Last week, White House press secretary Robert Gibbs labeled Warren "a terrific candidate" to head the Consumer Financial Protection Bureau. Asked if "Wall Street opposition" to Warren's potential nomination would factor into the president's decision, Gibbs said: "I don't think any criticism in any way by anybody would disqualify her."

Always an Okie

Warren attended grade school in Norman, then skipped sixth grade when her family moved to Oklahoma City. Living on NW 25 Street, she learned to drive the family Studebaker in the parking lot of the brand new Shepherd Mall.

She graduated from Northwest Classen at 16 as a debate champ, which earned her a college scholarship.

She became a teacher to brain-injured children, but felt stifled by the administrative constraints of the New Jersey public school where she worked. During a Christmas visit to Oklahoma City, her former high school debate classmates urged her to attend law school.

After operating a private law practice, Warren returned to her first love of teaching.

"As a teacher at that level, you do research — that's just part of the job," she said. "The area where I was teaching were all the money courses — commercial law, contract law, bankruptcy law. That's where my research was, and that's when I started doing research on families that went broke."

It's a topic she knows something about. Before Warren was born, her parents lost most of their savings when a partner in a planned car dealership in Seminole absconded with their money.

Her father, a self-taught pilot who was a flight instructor in Muskogee during World War II, worked as a traveling salesman and in Oklahoma City, at Montgomery Ward. He was demoted after suffering a heart attack, and later took a job as a maintenance worker at an apartment house. The working-class family couldn't afford to send Warren to kindergarten, which at the time was offered only at private schools.

"Sure it was partly about my family, but it was about millions of other families," the Harvard law professor said of her research. "That was the work I started doing. That's how I ended up where I am today."

Warren has written numerous books and academic articles. Her work uncovered the fact that most American consumer bankruptcies are not filed by financial freeloaders, but by people whose finances have unraveled due to divorce, death or health crises.

Not a politician

Warren's public profile grew through her consumer advocacy, although she was unsuccessful in her attempts to derail the 2005 bankruptcy reform pushed by the financial industry.

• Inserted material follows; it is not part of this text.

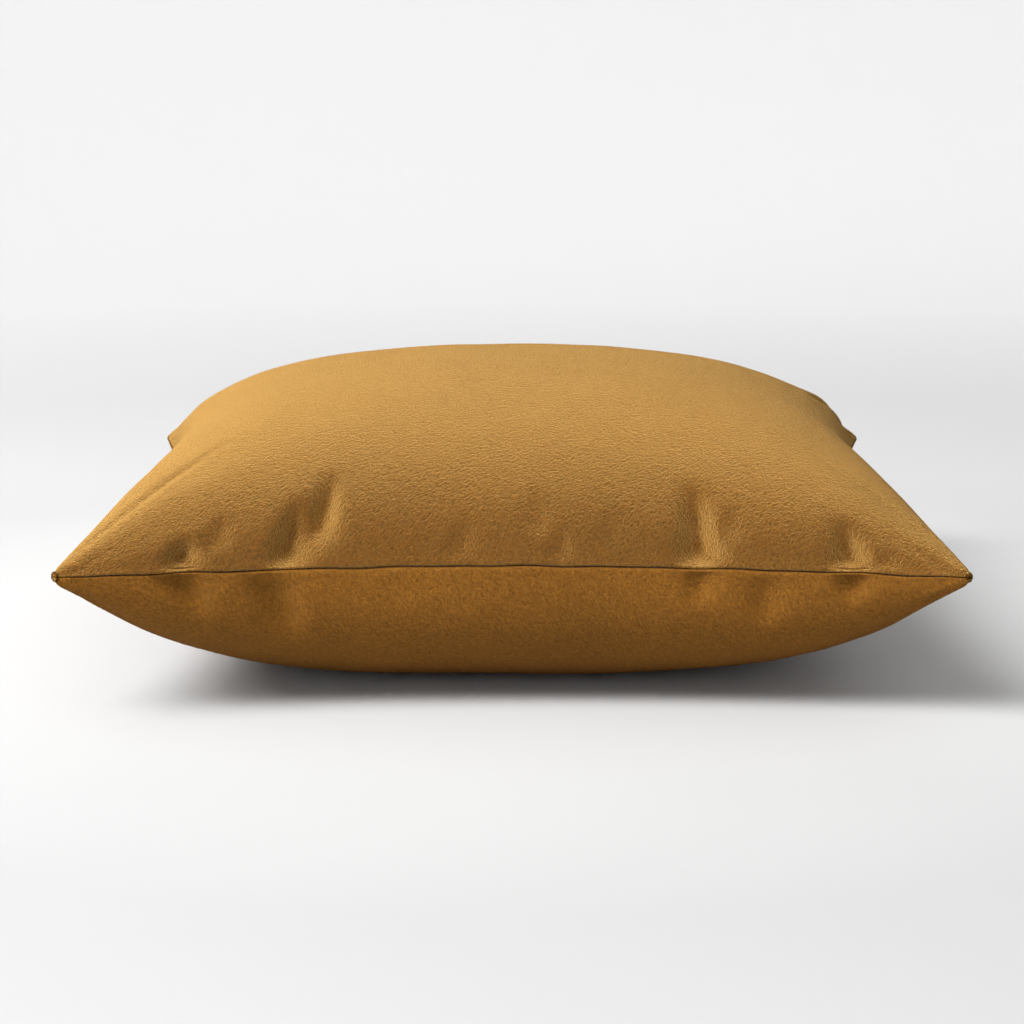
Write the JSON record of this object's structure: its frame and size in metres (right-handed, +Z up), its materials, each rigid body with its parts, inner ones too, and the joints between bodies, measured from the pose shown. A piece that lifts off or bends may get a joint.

In the wake of the financial crisis, Warren was appointed to head the Congressional Oversight Panel charged with reviewing the Treasury Deparment's implementation of the $700 billion Troubled Assets Relief Program, commonly called TARP.

Her Oklahoma upbringing is evident in the blunt, basic questions she asks during hearings, and she recognizes her style differs from the typical Washington way.

"These people aren't used to simple questions. They don't expect to hear them and they somehow, when you do (ask them), act like you're not half-bright or you're somehow asking something nasty," she said.

When asked if TARP has been a successful use of taxpayer dollars, Warren doesn't evoke economic theories or delve into the fallout from overly complex financial instruments.

"It's like having a garage sale and you know what you paid for each thing you're now going to resell and the good stuff is resold at a profit so it looks like you're making good money. Yeah, but how about the stuff that's still left behind? That's where the problem is — AIG, GMAC, GM, Chrysler, Citi," she said. "How fully the American taxpayer gets paid back, we don't have enough information to tell for sure."

While her plainspoken ways may annoy some, Warren is no fan of business as usual in Washington.

"What's begun to hit me is that people have enormous power and yet nobody's ever responsible," she said. "How does that happen? Nobody's ever accountable. Nothing is ever anybody's fault. I hope that the way this new agency works out is not just that it has the tools to get things done — it's accountable for making change."

Warren pushed for agency

For several years, Warren has called for the creation of a government agency charged with protecting American consumers on financial matters. She repeatedly has noted that toasters are more strongly regulated than financial products.

She admits her major role in the creation of such an agency is "pretty cool." While reluctant to discuss her potential nomination as head of the Consumer Financial Protection Bureau, she acknowledges that the choice of who leads the agency is an important one.

"I care about the changes that need to be made for middle-class families," she said. "That's what this new agency is all about. It's what my work has been about for 20 years. ... the lights suddenly come on because we're talking about Washington and some big stir there, but the truth is, for me this is just a logical extension of what I've been working on for more than 20 years."

However the political matters work out, Warren will continue to return to Oklahoma several times a year.

"My brother David is the best storyteller God has put on this earth," she said. "There's nothing I'd rather do than sit on the back porch and listen to him tell the story of the time they put the pig on the motorcycle and ran it down the main hall of Norman High."

"I'll always be an Okie."




ELIZABETH WARREN

Age: 61

Occupation: Harvard Law School Leo Gottlieb Professor of Law, currently on leave. Chair of the Congressional Oversight Panel that reviews implementation of the government's $700 billion Troubled Asset Relief Program.

Previous employers: The University of Pennsylvania Law School, 1990-95; The University of Texas School of Law, 1981-87; The University of Houston Law Center, 1978-83. The University of Michigan, 1985. Rutgers School of Law (Newark). 1977-78.

Books written: "All Your Worth: The Ultimate Lifetime Money Plan," 2005 (A New York Times bestseller). "The Two-Income Trap: Why Middle-Class Mothers and Fathers Are Going Broke," 2003. "The Fragile Middle Class: Americans In Debt," 2000. "As We Forgive Our Debtors: Consumer Credit and Bankruptcy in America," 1989. Plus about a dozen academic legal books.

Recognition: Named one of Time magazine's "100 Most Influential People in the World" in 2009 and 2010. Named "Bostonian of the Year" in 2009.